What to produce:
Find the lines that contain the word "manifold" and copy each one.

------ Information shown

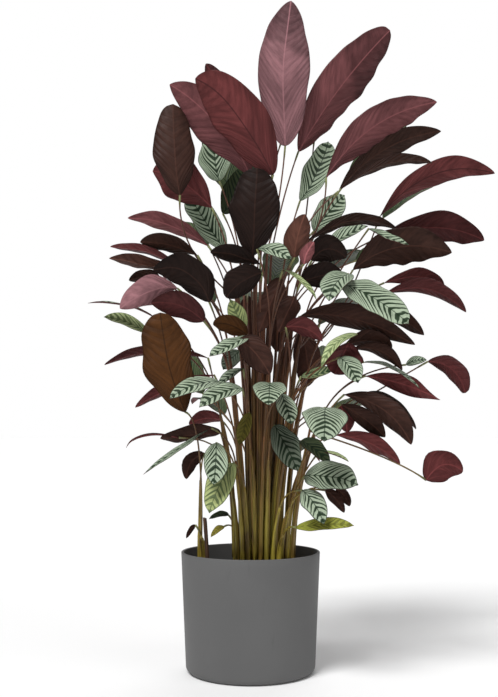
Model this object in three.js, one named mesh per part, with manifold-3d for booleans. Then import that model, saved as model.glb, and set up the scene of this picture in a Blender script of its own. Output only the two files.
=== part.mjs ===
// A potted never never plant. Millimetres, +Z up, origin at the middle of the planter's underside.
import * as THREE from "three";
import { mergeVertices } from "three/addons/utils/BufferGeometryUtils.js";
import Module from "manifold-3d";

const wasm = await Module();
wasm.setup();

// Planter
const POT_HEIGHT = 224;
const POT_RIM_RADIUS = 130;
const POT_FOOT_RADIUS = 121.5;
const POT_WALL = 5;
const POT_FLOOR = 6;
const POT_FOOT_ROUND = 12;
const POT_SIDES = 36;

// Soil
const SOIL_BELOW_RIM = 35;
const SOIL_MOUND = 22;
const MOUND_RADIUS = 80;
const CLEARANCE = 0.3;

// Stems
const CLUMP_CENTRE = new THREE.Vector2(15, 0);
const CLUMP_SPREAD = 0.23;
const CLUMP_SPREAD_HEIGHT = 600;
const CLUMP_RADIUS = 64;
const LONE_FOOT_ACROSS = -70;
const STALK_SPACING = 12.5;
const STALK_RADIUS = 3.5;
const STALK_TOP_RADIUS = 2.6;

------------

Correct result:
Model this object in three.js, one named mesh per part, with manifold-3d for booleans. Then import that model, saved as model.glb, and set up the scene of this picture in a Blender script of its own. Output only the two files.
import Module from "manifold-3d";